GIVEN INSTRUCTION. Print every line of the listing exactly, please.

GIVEN MATERIAL.

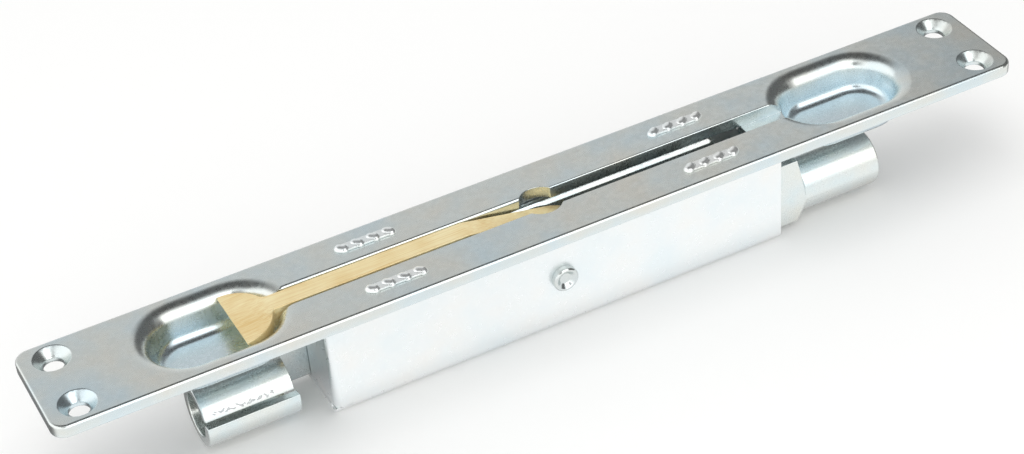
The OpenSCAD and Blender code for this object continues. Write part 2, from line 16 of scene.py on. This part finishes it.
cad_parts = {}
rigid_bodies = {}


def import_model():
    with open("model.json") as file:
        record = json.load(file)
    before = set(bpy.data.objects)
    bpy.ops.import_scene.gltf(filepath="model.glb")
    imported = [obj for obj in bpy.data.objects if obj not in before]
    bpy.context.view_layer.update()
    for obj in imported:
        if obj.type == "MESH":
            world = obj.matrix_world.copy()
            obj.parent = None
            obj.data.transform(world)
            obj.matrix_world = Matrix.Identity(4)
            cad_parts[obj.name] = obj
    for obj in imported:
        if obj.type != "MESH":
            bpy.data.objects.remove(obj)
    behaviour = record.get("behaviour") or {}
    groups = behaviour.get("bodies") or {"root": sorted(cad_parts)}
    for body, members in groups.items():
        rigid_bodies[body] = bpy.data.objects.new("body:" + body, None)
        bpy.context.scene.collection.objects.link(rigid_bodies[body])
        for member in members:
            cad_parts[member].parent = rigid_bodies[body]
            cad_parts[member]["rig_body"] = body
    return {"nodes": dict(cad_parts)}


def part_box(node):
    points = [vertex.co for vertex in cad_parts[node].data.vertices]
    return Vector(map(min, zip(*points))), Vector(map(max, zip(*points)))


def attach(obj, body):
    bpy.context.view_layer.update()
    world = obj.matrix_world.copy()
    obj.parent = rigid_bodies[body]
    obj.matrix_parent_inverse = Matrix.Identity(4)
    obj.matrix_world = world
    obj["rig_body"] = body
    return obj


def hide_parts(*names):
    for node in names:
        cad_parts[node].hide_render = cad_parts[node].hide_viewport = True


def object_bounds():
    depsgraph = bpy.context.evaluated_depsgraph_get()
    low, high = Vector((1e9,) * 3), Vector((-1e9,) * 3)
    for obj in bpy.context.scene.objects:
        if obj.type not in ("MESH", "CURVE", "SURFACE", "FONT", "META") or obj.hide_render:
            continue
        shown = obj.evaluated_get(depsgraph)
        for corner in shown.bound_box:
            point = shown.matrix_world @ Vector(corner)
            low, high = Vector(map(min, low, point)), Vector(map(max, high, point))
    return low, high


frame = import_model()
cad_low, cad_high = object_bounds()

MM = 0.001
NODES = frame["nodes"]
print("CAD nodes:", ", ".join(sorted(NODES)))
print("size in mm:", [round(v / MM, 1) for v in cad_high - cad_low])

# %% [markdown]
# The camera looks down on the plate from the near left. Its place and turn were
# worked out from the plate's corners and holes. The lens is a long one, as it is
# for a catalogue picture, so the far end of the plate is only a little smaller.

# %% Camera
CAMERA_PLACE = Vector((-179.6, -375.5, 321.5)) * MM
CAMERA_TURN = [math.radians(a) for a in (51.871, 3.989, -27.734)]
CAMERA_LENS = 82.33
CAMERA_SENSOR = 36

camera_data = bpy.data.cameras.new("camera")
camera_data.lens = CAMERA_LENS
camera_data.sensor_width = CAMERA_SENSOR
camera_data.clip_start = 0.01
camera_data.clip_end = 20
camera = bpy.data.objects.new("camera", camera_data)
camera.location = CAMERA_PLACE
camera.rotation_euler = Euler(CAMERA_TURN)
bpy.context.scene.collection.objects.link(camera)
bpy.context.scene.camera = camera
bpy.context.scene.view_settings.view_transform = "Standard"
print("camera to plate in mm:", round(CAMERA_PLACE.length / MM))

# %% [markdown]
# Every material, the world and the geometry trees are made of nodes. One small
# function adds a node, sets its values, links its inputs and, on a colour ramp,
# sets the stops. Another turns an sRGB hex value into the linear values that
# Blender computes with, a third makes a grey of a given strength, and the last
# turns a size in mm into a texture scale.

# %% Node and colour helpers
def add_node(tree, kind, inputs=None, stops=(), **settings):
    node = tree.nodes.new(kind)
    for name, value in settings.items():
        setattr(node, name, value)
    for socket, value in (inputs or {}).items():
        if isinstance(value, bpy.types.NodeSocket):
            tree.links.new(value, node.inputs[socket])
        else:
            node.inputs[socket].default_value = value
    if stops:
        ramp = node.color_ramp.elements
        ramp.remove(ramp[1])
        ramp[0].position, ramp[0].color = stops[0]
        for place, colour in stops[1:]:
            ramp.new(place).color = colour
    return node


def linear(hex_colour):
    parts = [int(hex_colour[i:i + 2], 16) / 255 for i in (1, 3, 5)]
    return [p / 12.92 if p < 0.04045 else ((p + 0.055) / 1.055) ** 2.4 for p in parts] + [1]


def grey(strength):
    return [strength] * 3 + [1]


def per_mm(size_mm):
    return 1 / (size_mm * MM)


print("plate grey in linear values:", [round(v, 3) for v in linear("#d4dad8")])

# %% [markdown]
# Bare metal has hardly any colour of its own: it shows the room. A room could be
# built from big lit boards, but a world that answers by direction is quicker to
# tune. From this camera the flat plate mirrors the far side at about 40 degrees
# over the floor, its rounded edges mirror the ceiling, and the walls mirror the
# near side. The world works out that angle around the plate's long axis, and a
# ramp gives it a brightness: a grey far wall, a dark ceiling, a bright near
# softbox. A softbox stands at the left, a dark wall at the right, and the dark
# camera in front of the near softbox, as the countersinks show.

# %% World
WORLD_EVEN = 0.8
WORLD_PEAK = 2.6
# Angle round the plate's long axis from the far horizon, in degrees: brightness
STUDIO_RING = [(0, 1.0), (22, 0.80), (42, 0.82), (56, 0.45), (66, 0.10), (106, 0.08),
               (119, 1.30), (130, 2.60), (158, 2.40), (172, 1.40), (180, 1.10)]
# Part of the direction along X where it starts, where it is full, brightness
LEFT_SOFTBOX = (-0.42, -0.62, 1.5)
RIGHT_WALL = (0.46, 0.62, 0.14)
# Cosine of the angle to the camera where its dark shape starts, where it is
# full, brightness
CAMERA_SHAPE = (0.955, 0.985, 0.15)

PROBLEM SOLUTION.
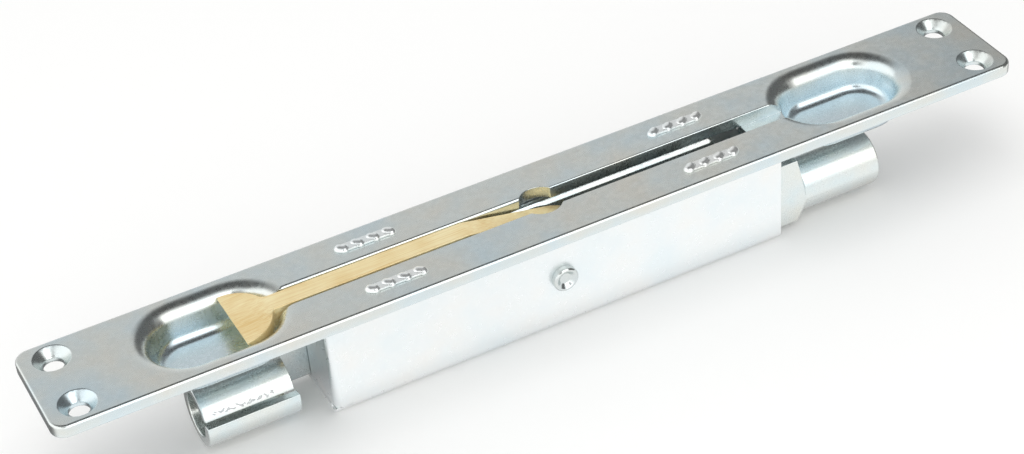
The OpenSCAD and Blender code for this object continues. Write part 2, from line 16 of scene.py on. This part finishes it.
cad_parts = {}
rigid_bodies = {}


def import_model():
    with open("model.json") as file:
        record = json.load(file)
    before = set(bpy.data.objects)
    bpy.ops.import_scene.gltf(filepath="model.glb")
    imported = [obj for obj in bpy.data.objects if obj not in before]
    bpy.context.view_layer.update()
    for obj in imported:
        if obj.type == "MESH":
            world = obj.matrix_world.copy()
            obj.parent = None
            obj.data.transform(world)
            obj.matrix_world = Matrix.Identity(4)
            cad_parts[obj.name] = obj
    for obj in imported:
        if obj.type != "MESH":
            bpy.data.objects.remove(obj)
    behaviour = record.get("behaviour") or {}
    groups = behaviour.get("bodies") or {"root": sorted(cad_parts)}
    for body, members in groups.items():
        rigid_bodies[body] = bpy.data.objects.new("body:" + body, None)
        bpy.context.scene.collection.objects.link(rigid_bodies[body])
        for member in members:
            cad_parts[member].parent = rigid_bodies[body]
            cad_parts[member]["rig_body"] = body
    return {"nodes": dict(cad_parts)}


def part_box(node):
    points = [vertex.co for vertex in cad_parts[node].data.vertices]
    return Vector(map(min, zip(*points))), Vector(map(max, zip(*points)))


def attach(obj, body):
    bpy.context.view_layer.update()
    world = obj.matrix_world.copy()
    obj.parent = rigid_bodies[body]
    obj.matrix_parent_inverse = Matrix.Identity(4)
    obj.matrix_world = world
    obj["rig_body"] = body
    return obj


def hide_parts(*names):
    for node in names:
        cad_parts[node].hide_render = cad_parts[node].hide_viewport = True


def object_bounds():
    depsgraph = bpy.context.evaluated_depsgraph_get()
    low, high = Vector((1e9,) * 3), Vector((-1e9,) * 3)
    for obj in bpy.context.scene.objects:
        if obj.type not in ("MESH", "CURVE", "SURFACE", "FONT", "META") or obj.hide_render:
            continue
        shown = obj.evaluated_get(depsgraph)
        for corner in shown.bound_box:
            point = shown.matrix_world @ Vector(corner)
            low, high = Vector(map(min, low, point)), Vector(map(max, high, point))
    return low, high


frame = import_model()
cad_low, cad_high = object_bounds()

MM = 0.001
NODES = frame["nodes"]
print("CAD nodes:", ", ".join(sorted(NODES)))
print("size in mm:", [round(v / MM, 1) for v in cad_high - cad_low])

# %% [markdown]
# The camera looks down on the plate from the near left. Its place and turn were
# worked out from the plate's corners and holes. The lens is a long one, as it is
# for a catalogue picture, so the far end of the plate is only a little smaller.

# %% Camera
CAMERA_PLACE = Vector((-179.6, -375.5, 321.5)) * MM
CAMERA_TURN = [math.radians(a) for a in (51.871, 3.989, -27.734)]
CAMERA_LENS = 82.33
CAMERA_SENSOR = 36

camera_data = bpy.data.cameras.new("camera")
camera_data.lens = CAMERA_LENS
camera_data.sensor_width = CAMERA_SENSOR
camera_data.clip_start = 0.01
camera_data.clip_end = 20
camera = bpy.data.objects.new("camera", camera_data)
camera.location = CAMERA_PLACE
camera.rotation_euler = Euler(CAMERA_TURN)
bpy.context.scene.collection.objects.link(camera)
bpy.context.scene.camera = camera
bpy.context.scene.view_settings.view_transform = "Standard"
print("camera to plate in mm:", round(CAMERA_PLACE.length / MM))

# %% [markdown]
# Every material, the world and the geometry trees are made of nodes. One small
# function adds a node, sets its values, links its inputs and, on a colour ramp,
# sets the stops. Another turns an sRGB hex value into the linear values that
# Blender computes with, a third makes a grey of a given strength, and the last
# turns a size in mm into a texture scale.

# %% Node and colour helpers
def add_node(tree, kind, inputs=None, stops=(), **settings):
    node = tree.nodes.new(kind)
    for name, value in settings.items():
        setattr(node, name, value)
    for socket, value in (inputs or {}).items():
        if isinstance(value, bpy.types.NodeSocket):
            tree.links.new(value, node.inputs[socket])
        else:
            node.inputs[socket].default_value = value
    if stops:
        ramp = node.color_ramp.elements
        ramp.remove(ramp[1])
        ramp[0].position, ramp[0].color = stops[0]
        for place, colour in stops[1:]:
            ramp.new(place).color = colour
    return node


def linear(hex_colour):
    parts = [int(hex_colour[i:i + 2], 16) / 255 for i in (1, 3, 5)]
    return [p / 12.92 if p < 0.04045 else ((p + 0.055) / 1.055) ** 2.4 for p in parts] + [1]


def grey(strength):
    return [strength] * 3 + [1]


def per_mm(size_mm):
    return 1 / (size_mm * MM)


print("plate grey in linear values:", [round(v, 3) for v in linear("#d4dad8")])

# %% [markdown]
# Bare metal has hardly any colour of its own: it shows the room. A room could be
# built from big lit boards, but a world that answers by direction is quicker to
# tune. From this camera the flat plate mirrors the far side at about 40 degrees
# over the floor, its rounded edges mirror the ceiling, and the walls mirror the
# near side. The world works out that angle around the plate's long axis, and a
# ramp gives it a brightness: a grey far wall, a dark ceiling, a bright near
# softbox. A softbox stands at the left, a dark wall at the right, and the dark
# camera in front of the near softbox, as the countersinks show.

# %% World
WORLD_EVEN = 0.8
WORLD_PEAK = 2.6
# Angle round the plate's long axis from the far horizon, in degrees: brightness
STUDIO_RING = [(0, 1.0), (22, 0.80), (42, 0.82), (56, 0.45), (66, 0.10), (106, 0.08),
               (119, 1.30), (130, 2.60), (158, 2.40), (172, 1.40), (180, 1.10)]
# Part of the direction along X where it starts, where it is full, brightness
LEFT_SOFTBOX = (-0.42, -0.62, 1.5)
RIGHT_WALL = (0.46, 0.62, 0.14)
# Cosine of the angle to the camera where its dark shape starts, where it is
# full, brightness
CAMERA_SHAPE = (0.955, 0.985, 0.15)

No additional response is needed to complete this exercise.